When Thomas Jefferson said in 1782 that blacks had no power to reason, and that he had not seen black who had the capacity to understand the geometric propositions in Euclid, he was just showing his own ignorance.

In the first place, how many white men in 1782 could understand Euclid? How many of his neighbors knew Euclid? And how many blacks did he know that had no power to reason? He was the quintessential 18th century American, the man who was probably the most enlightened American. Certainly the most reasonable. And if he felt that way, what do you think the rest of them felt? And if he hands that down to the next generation, as he did, it merely reinforces the ignorance or the absence of information with respect to blacks.

What he did in the 18th century [went] on into the 19th century. And I'm not talking just about slavery. I'm talking about the development of the doctrine of racial superiority on the part of whites.

I hope it can be changed. But [it's] difficult because it's been so long. And it makes the historian's job and the job of the sociologist all the more difficult, because it's been an insidious, deliberate, committed effort to carry on a doctrine that is not only inhuman but uncivilized and ignorant.
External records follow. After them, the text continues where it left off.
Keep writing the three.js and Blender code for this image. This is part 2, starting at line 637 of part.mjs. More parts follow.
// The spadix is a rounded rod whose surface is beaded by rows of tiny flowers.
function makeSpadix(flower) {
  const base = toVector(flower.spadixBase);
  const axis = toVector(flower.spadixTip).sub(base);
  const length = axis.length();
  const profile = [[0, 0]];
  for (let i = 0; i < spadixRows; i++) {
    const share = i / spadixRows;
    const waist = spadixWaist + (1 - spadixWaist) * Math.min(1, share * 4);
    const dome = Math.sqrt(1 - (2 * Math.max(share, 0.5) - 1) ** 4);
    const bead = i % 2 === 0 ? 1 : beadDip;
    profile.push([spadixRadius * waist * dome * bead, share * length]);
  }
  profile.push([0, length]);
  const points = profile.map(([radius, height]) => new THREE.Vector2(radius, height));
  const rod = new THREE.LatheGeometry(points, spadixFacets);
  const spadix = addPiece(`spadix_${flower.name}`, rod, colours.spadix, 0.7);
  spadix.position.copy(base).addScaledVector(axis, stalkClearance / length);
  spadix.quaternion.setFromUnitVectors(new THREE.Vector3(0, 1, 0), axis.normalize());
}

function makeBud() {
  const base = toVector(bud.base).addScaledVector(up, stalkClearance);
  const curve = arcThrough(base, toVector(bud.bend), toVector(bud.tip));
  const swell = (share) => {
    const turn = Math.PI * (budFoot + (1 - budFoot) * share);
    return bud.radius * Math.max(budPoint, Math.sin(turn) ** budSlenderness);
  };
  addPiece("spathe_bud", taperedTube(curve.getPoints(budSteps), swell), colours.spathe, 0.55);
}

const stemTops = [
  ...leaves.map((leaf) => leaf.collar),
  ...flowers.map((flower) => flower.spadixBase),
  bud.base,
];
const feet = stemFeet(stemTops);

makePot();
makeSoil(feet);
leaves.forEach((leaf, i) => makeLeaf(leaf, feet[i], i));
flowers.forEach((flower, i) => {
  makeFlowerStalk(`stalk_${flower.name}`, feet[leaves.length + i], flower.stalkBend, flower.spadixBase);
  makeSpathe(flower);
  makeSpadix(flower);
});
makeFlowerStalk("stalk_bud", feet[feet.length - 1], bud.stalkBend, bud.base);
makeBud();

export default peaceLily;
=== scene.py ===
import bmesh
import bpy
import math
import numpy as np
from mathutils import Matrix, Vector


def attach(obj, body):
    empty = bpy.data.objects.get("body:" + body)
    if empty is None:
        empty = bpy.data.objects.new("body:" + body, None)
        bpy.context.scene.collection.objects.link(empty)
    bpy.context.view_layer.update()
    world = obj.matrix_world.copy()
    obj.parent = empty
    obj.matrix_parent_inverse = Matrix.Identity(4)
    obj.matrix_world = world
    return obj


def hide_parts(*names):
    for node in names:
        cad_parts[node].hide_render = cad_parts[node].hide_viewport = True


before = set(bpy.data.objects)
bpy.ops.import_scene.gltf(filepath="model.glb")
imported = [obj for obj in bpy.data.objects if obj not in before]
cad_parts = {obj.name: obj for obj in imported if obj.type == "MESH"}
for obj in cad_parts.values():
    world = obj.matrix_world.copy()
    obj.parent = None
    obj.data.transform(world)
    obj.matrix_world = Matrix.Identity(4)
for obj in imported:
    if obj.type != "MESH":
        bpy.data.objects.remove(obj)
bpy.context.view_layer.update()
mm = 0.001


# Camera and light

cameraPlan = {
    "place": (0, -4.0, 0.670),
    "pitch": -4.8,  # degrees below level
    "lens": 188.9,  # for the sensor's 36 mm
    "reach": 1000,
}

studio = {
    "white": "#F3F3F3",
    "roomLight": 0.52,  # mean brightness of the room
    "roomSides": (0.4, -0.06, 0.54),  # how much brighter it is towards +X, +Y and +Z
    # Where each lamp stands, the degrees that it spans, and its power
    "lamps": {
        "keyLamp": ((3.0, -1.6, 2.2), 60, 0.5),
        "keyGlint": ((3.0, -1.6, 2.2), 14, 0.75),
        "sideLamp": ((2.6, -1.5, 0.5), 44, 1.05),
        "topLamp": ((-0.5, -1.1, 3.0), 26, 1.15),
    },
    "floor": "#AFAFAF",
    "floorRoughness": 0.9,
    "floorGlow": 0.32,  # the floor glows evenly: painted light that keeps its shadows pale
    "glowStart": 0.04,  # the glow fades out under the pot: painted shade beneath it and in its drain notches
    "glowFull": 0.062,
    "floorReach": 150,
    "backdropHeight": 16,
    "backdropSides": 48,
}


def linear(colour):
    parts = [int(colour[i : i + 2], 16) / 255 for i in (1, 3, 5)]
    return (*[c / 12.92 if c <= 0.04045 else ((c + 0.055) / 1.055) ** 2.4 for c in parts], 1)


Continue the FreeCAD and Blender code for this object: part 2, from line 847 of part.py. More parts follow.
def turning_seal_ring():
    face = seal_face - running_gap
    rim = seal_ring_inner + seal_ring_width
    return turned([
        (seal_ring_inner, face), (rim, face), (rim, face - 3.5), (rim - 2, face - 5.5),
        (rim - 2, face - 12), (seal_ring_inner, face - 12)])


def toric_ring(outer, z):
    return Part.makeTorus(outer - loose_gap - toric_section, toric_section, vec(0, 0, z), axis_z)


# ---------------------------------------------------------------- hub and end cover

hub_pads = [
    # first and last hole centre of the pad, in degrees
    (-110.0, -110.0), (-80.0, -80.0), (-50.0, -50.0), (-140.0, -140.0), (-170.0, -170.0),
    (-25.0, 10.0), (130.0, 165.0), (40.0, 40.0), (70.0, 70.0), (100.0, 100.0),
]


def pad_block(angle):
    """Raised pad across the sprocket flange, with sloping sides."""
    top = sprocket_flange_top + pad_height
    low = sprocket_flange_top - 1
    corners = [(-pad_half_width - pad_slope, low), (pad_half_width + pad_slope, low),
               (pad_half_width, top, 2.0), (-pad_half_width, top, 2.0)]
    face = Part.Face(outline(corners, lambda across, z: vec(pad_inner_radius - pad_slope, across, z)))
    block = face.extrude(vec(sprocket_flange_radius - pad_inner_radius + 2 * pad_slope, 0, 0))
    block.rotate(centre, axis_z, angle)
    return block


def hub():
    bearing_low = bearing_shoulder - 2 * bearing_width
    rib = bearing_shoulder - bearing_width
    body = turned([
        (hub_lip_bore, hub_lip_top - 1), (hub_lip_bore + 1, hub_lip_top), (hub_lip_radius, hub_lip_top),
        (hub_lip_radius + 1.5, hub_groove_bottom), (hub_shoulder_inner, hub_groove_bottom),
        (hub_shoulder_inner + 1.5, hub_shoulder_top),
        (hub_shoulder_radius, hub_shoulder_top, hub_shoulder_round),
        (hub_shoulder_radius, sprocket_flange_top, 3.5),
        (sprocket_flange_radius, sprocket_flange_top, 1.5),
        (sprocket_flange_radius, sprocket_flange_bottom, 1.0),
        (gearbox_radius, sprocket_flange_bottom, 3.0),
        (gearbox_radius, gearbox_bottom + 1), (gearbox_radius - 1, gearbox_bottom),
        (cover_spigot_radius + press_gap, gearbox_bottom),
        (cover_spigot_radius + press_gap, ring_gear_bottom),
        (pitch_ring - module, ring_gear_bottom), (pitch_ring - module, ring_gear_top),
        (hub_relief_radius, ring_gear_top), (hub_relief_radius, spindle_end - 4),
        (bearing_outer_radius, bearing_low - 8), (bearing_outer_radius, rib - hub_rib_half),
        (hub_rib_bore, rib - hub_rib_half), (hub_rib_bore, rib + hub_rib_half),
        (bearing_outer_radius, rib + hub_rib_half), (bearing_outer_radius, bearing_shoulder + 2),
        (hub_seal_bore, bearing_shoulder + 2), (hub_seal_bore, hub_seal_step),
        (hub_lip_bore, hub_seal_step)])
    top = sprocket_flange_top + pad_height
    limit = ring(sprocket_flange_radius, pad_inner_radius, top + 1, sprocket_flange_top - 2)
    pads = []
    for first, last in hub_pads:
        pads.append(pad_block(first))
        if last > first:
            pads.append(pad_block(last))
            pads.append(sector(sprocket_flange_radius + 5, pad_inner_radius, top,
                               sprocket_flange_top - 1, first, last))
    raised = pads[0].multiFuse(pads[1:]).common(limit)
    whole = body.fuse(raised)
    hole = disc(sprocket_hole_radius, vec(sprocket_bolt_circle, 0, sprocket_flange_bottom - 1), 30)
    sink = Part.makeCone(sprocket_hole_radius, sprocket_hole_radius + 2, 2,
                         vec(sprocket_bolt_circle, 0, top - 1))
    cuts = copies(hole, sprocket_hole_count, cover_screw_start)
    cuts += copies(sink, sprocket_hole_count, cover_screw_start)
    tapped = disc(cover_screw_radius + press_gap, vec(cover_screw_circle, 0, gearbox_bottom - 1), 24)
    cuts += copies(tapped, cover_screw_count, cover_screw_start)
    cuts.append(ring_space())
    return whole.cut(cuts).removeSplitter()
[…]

Q. Clinton brought up the idea that there should be some government apology for slavery....

He didn't bring it up. Someone asked him about it.

Q. And he said, "I have to think about that:'

I think he said he would ask his advisory board about it [laughs].

Q. So how would the board advise him?

I can't speak for the advisory board. We haven't discussed that.

Let me just say this: I think you might have observed from what I said about the doctrine of racial superiority, that that looms more important than slavery in terms of perpetuating the notions about African Americans and other groups.

And if you were to apologize for slavery this afternoon, that wouldn't do anything about what's been going on since the 17th century regarding the inferiority of blacks or the superiority of whites.

I would rather talk about educating Americans.